After signing on, Boach began to worry. A real estate agent crunched the numbers. Within five years, she would owe $240,000 on the reverse mortgage, for principal and interest. By then, Boach says, the $80,000 annuity would have grown to only $97,000. Plus, the suit says, once the immediate annuity ended in ten years, she'd have to pay the life-insurance premiums out of pocket.

Boach wanted out. To pay back the reverse mortgage, she took out a home-equity loan, which will cost her $1,000 a month, she says. Boach, now 67, says her blood pressure has shot up after four years of fretting. "It will affect me for the rest of my life financially and health-wise," she says.

Michelle Minier, chief executive officer of Financial Freedom, says the suit is "baseless and meritless." But she says the company "settled for nuisance" with Boach for a small amount.

Minier notes that all customers must sign an "annuity disclosure," which states that the lender does not require or arrange the purchase of annuities in connection with its loans. "We generally discourage the use of reverse mortgages to fund an annuity," Minier said in an interview. "But there are situations where it might be completely appropriate." She says the company encourages customers to seek advice from family members and independent financial advisers.

The Wild and Woolly Market

Sad to say, Boach is not the only borrower who's complaining. Seniors are increasingly becoming targets of aggressive marketers who are selling reverse mortgages that many customers don't need or understand, according to members of Congress, government regulators and consumer advocates. And as in Boach's case, some promoters are accused of persuading seniors to use loan proceeds to buy annuities and other high-commission products.
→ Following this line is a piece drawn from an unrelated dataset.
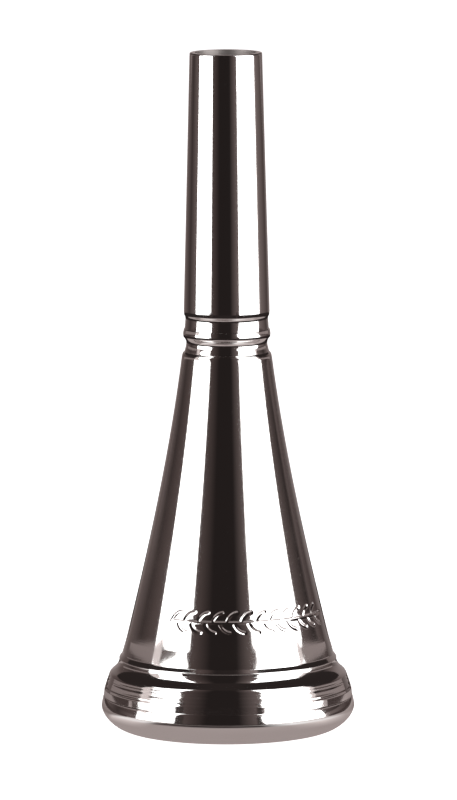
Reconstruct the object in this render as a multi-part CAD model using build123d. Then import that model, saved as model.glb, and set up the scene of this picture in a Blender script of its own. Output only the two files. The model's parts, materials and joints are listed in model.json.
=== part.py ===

The marketing blitz, combined with an aging population, has fueled a dramatic increase in the most common type of reverse mortgage, the federally insured Home Equity Conversion Mortgage (HECM) loan. The number of HECM loans rose to 107,558 in 2007, up from 6,640 in 2000, according to the National Reverse Mortgage Lenders Association.

As the number of loans has grown, angry homeowners are filing lawsuits against lenders, alleging predatory practices. Meanwhile, the Florida Attorney General and the Financial Industry Regulatory Authority, which oversees securities firms, issued alerts this year to warn about the risks of reverse mortgages (read FINRA's tips at www.finra.org).

Congress is getting into the act. In December, the Senate Special Committee on Aging held hearings on abusive sales practices. Senator Claire McCaskill (D-Mo.), who chaired the hearing, wrote an amendment to major housing legislation that would prohibit lenders from requiring seniors to purchase an annuity or other products when taking out a reverse mortgage. "This is the wild, wild West out there selling a financial product that's expensive and complicated to our elderly," she said on the Senate floor.